Content creation: A thousand words of truly premium content will go for several hundred dollars to half a grand. Truly in-depth content might cost multiple thousands, but we’re going with ‘average’ premium content for this illustration.

Link prospecting: Figure on three hours a month to identify good resources, broken links, and guest post potentials.

Current cumulative expense: $900 – $1,200 depending on content costs

Link outreach efforts: Ten hours every four weeks for outreach link building adds just over $1,200 a month.

Current cumulative expenses: $2,200 – $2,400, again, depending on cost of content.

That leaves you about one to three hundred bucks a month. Although, agencies also typically cover the setup and tracking of analytics, a technical site audit and the resulting revisions, client reporting, page speed optimization, on-page optimization, and several hours per month communicating with clients on the phone. That’s all before a business’ overhead comes into play, much less their own costs for customer acquisition.

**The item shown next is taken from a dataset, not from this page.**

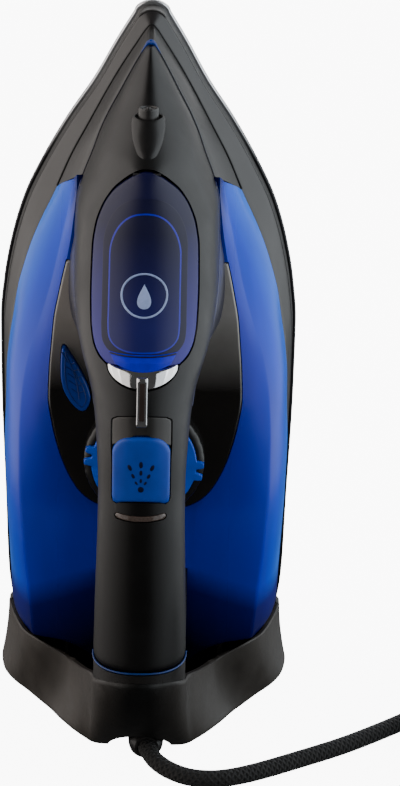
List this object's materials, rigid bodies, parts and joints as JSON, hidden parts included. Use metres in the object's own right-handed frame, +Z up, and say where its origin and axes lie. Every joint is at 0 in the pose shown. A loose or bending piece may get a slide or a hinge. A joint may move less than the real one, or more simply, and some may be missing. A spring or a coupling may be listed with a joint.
{
  "type": "steam iron",
  "caption": "Corded steam iron standing on its heel, with a lidded water tank, temperature dial, steam lever, spray and steam buttons, and a coiled lead with its plug.",
  "frame": {"origin": "centre of the bounding box's bottom face, on the table under the iron as it stands on its heel, measured without the lead", "axes": "+Z up, from the heel to the nose; +Y out of the soleplate's face; -Y to the handle; +X to the right seen from the handle side"},
  "size_m": [0.2795, 0.1878, 0.279],
  "materials": {
    "burst_button": "gloss black",
    "burst_piston": "natural",
    "burst_pump": "natural",
    "burst_spring": "spring steel",
    "chrome_crescent": "mirror",
    "console": "gloss black",
    "cord": "black braid",
    "cord_coil": "black braid",
    "cord_swivel": "satin black",
    "cord_tail": "black braid",
    "cord_tie": "black strap",
    "dial_disc": "blue",
    "dial_knob": "gloss black",
    "drip_valve": "silicone",
    "filler_neck": "dark blue",
    "filler_seal": "matt",
    "filler_tray": "dark blue",
    "front_shroud": "gloss dark grey",
    "grip_underside": "fine grain black",
    "heat_shield": "matt black",
    "heater_casting": "cast",
    "heating_element": "oxidised",
    "heel_cover": "matt black",
    "heel_screw_left": "plain",
    "heel_screw_right": "plain",
    "indicator_board": "circuit board green",
    "indicator_lens": "smoky",
    "lid": "smoky violet-blue, clear",
    "lid_pin": "plain",
    "lower_shell": "gloss dark grey",
    "neck_wall_left": "dark blue",
    "neck_wall_right": "dark blue",
    "plug_body": "satin black",
    "plug_pin_left": "nickel",
    "plug_pin_right": "nickel",
    "plug_relief": "satin black",
    "rear_column": "fine grain black",
    "self_clean_button": "satin blue",
    "self_clean_spring": "spring steel",
    "self_clean_stem": "natural",
    "soleplate": "satin",
    "spray_button": "satin blue",
    "spray_nozzle": "gloss black",
    "spray_piston": "natural",
    "spray_pump": "natural",
    "spray_spring": "spring steel",
    "steam_chamber_cover": "pressed",
    "steam_lever": "mirror",
    "steam_lever_insert": "dark brown",
    "swivel_bracket": "natural",
    "terminal_block": "ceramic white",
    "thermal_fuse": "satin",
    "thermostat_body": "ceramic white",
    "thermostat_shaft": "natural",
    "trim_ring": "blue",
    "upper_housing": "gloss black-grey",
    "valve_needle": "plain",
    "water_tank": "clear blue plastic"
  },
  "bodies": {
    "iron_body": {"burst_pump": "burst_pump", "burst_spring": "burst_spring", "chrome_crescent": "chrome_crescent", "console": "console", "drip_valve": "drip_valve", "filler_neck": "filler_neck", "filler_seal": "filler_seal", "filler_tray": "filler_tray", "front_shroud": "front_shroud", "grip_underside": "grip_underside", "heat_shield": "heat_shield", "heater_casting": "heater_casting", "heating_element": "heating_element", "heel_cover": "heel_cover", "heel_screw_left": "heel_screw_left", "heel_screw_right": "heel_screw_right", "indicator_board": "indicator_board", "indicator_lens": "indicator_lens", "lid_pin": "lid_pin", "lower_shell": "lower_shell", "neck_wall_left": "neck_wall_left", "neck_wall_right": "neck_wall_right", "rear_column": "rear_column", "self_clean_spring": "self_clean_spring", "soleplate": "soleplate", "spray_nozzle": "spray_nozzle", "spray_pump": "spray_pump", "spray_spring": "spray_spring", "steam_chamber_cover": "steam_chamber_cover", "swivel_bracket": "swivel_bracket", "terminal_block": "terminal_block", "thermal_fuse": "thermal_fuse", "thermostat_body": "thermostat_body", "trim_ring": "trim_ring", "upper_housing": "upper_housing", "water_tank": "water_tank"},
    "dial": {"dial_knob": "dial_knob", "dial_disc": "dial_disc", "thermostat_shaft": "thermostat_shaft"},
    "lever": {"steam_lever": "steam_lever", "steam_lever_insert": "steam_lever_insert"},
    "needle": {"valve_needle": "valve_needle"},
    "spray": {"spray_button": "spray_button", "spray_piston": "spray_piston"},
    "burst": {"burst_button": "burst_button", "burst_piston": "burst_piston"},
    "self_clean": {"self_clean_button": "self_clean_button", "self_clean_stem": "self_clean_stem"},
    "filler_lid": {"lid": "lid"},
    "lead": {"cord_swivel": "cord_swivel", "cord": "cord", "cord_coil": "cord_coil", "cord_tie": "cord_tie", "cord_tail": "cord_tail", "plug_body": "plug_body", "plug_relief": "plug_relief", "plug_pin_left": "plug_pin_left", "plug_pin_right": "plug_pin_right"}
  },
  "joints": [
    {"name": "dial_turn", "type": "hinge", "parent": "iron_body", "child": "dial", "pos_m": [0, 0.005, 0.113], "axis": [0, -1, 0], "range_deg": [0, 240]},
    {"name": "lever_slide", "type": "slide", "parent": "iron_body", "child": "lever", "axis": [0, 0.3764, 0.9265], "range_m": [-0.0015, 0.0025]},
    {"name": "needle_lift", "type": "slide", "parent": "iron_body", "child": "needle", "axis": [0, -1, 0], "range_m": [-0.0006, 0.001]},
    {"name": "spray_press", "type": "slide", "parent": "iron_body", "child": "spray", "axis": [0, 1, 0], "range_m": [0, 0.0035], "stiffness_N_per_m": 300, "springref_m": -0.003, "deforming": ["spray_spring"]},
    {"name": "burst_press", "type": "slide", "parent": "iron_body", "child": "burst", "axis": [0, 1, 0], "range_m": [0, 0.003], "stiffness_N_per_m": 300, "springref_m": -0.003, "deforming": ["burst_spring"]},
    {"name": "self_clean_press", "type": "slide", "parent": "iron_body", "child": "self_clean", "axis": [0, 1, 0], "range_m": [0, 0.003], "stiffness_N_per_m": 300, "springref_m": -0.003, "deforming": ["self_clean_spring"]},
    {"name": "lid_swing", "type": "hinge", "parent": "iron_body", "child": "filler_lid", "pos_m": [0, -0.0212, 0.2347], "axis": [-1, 0, 0], "range_deg": [0, 70]},
    {"name": "lead_swivel", "type": "hinge", "parent": "iron_body", "child": "lead", "pos_m": [0.0003, 0.003, 0.01], "axis": [0, 0, 1], "range_deg": [-6, 1]}
  ],
  "couplings": [
    {"joint": "needle_lift", "follows": "lever_slide", "ratio": 0.4}
  ]
}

At this point, you’re probably thinking that you pay SEO agencies to get results and to do so with efficiency. The industry takes this to heart more than you know. That’s why a combination of cutting costs while still ensuring customer expectations created a number of hurtful strategies. Spun content, submission spam, low-caliber guest posts, and automated link building were all born of this, from SEO agencies looking to speed up rankings while cutting expenses and prices. You know how well that turned out.

How Does ROI Factor In?

Forget the nuts and bolts and efficiency for a second and turn to the biggest factor of all when you are trying to figure out your SEO budget and what you can get from it, which is of course ROI. One of the biggest areas of weakness in this industry is often the disconnect between customers understanding what they pay for and what you get in terms of value. If you want to see just how low some prices are, Google ‘cheap SEO’ or something like that. The prices listed are not what we’re talking about here, that’s for sure.

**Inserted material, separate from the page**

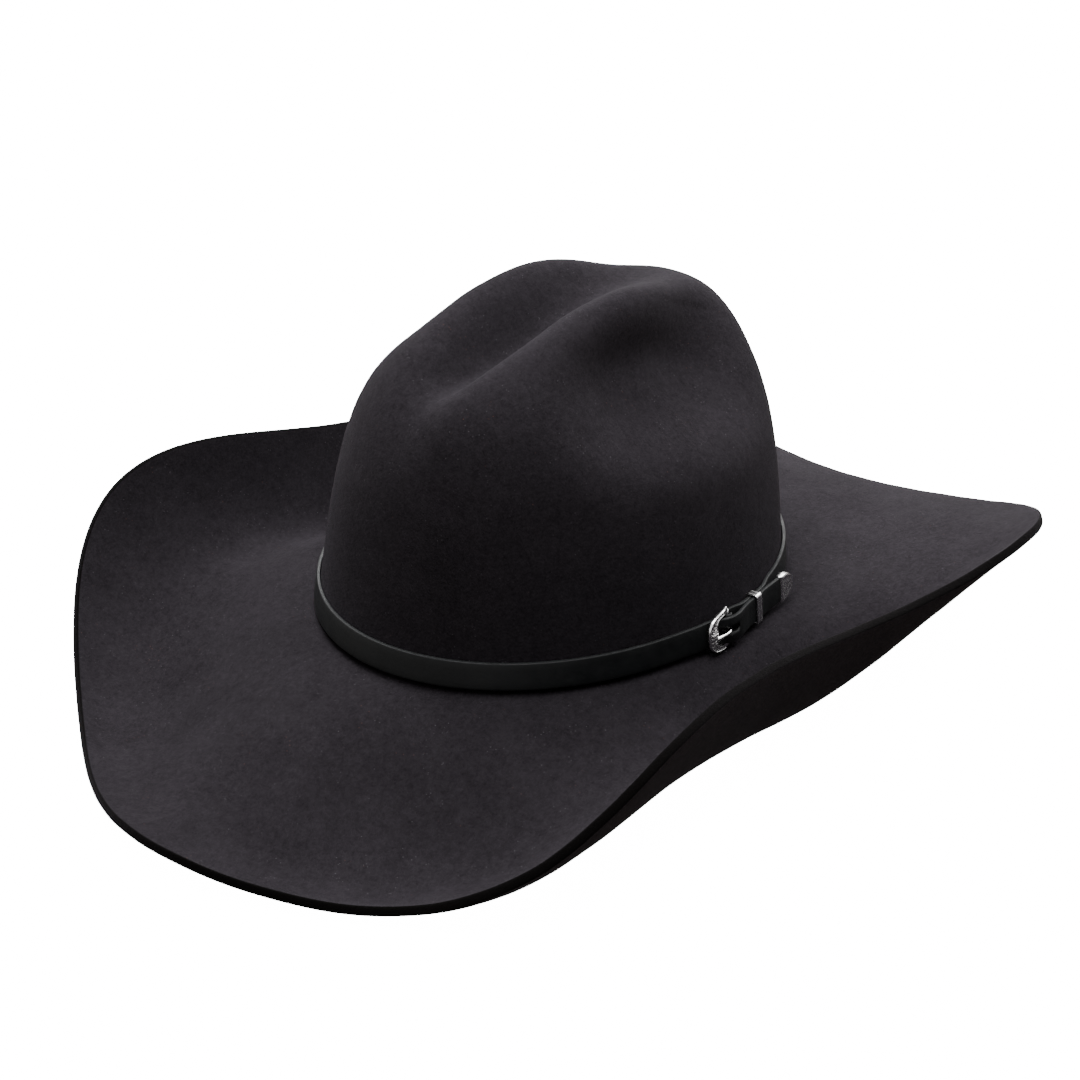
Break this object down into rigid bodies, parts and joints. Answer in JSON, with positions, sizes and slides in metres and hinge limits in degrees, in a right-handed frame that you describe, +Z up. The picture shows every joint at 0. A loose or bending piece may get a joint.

To be clear, I don’t personally know what such companies actually offer, but if you consider all the points talked about so far, what are they really going to do for you at $50 a month? Even $200 is only two hours of work, and they’re going to get done half that list?

Despite this, companies and consumers buy the cheaper packages every day of the week. They just don’t understand SEO or what goes into it. Knowing what you know now, would you really go to someone saying they can rank you for $50, when you understand that even $2,500 is a steal? Despite knowing what the real deal is, consumers flock to the cheaper options all the time, given that such services have survived since the early days of the Internet. Of course they have. They make money; it’s not because they’re effective or doing things ethically.

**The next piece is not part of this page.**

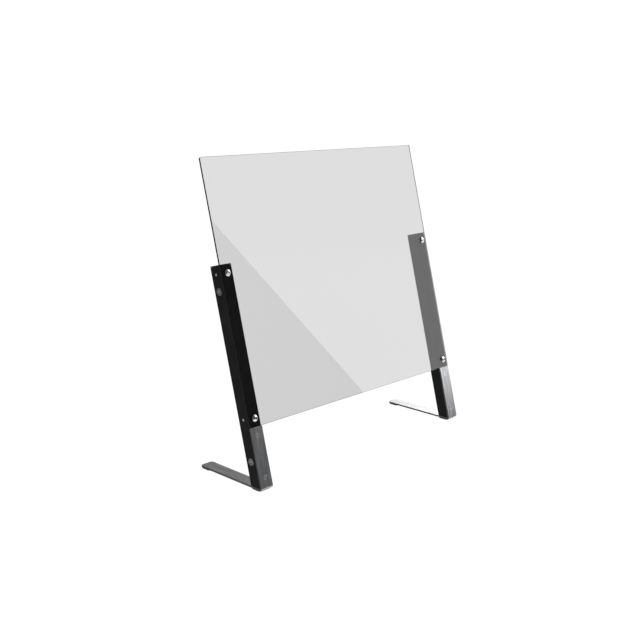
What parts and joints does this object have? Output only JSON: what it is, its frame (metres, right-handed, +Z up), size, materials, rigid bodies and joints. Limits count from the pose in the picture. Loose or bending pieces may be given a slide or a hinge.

Step your mind outside of SEO for a moment. What industry in the economy gets savaged with the highest volume of criticism? I’ll accept used car sales as a first answer, but with that one out of the way, isn’t SEO a strong contender for number two? People associate SEO with low-value offers and even scamming. Some businesses don’t even want to talk about SEO because they think it’s dirty.

If you want to avoid thinking of SEO as a filthy waste of time, look at the hard data about different marketing channels and how much your ROI can be. Data Mentors ran a 2014 study about that which many regard as reputable. Online marketing expenditure growth was twice that of the number two contender, which was tradeshows.

A more recent publication from Data Mentors illustrated continuing growth of expenditures through digital marketing mediums. As you are now aware, more and more businesses are sticking with investing into online channels. The economy is moving towards digital marketing, and that’s across all sectors.

Wake Up

I hope all this helps you wake up to the fact that digital marketing is evolving, but it’s also here to stay. You should also see how putting the proper level of investment into it is how you can get effective results. SEO does not have to be dirty, but you do need to pay someone to roll up their sleeves and do all the complex and dirty, technical work that now goes into it. Anyone who says it’s quick and easy is only looking to make quick and easy money.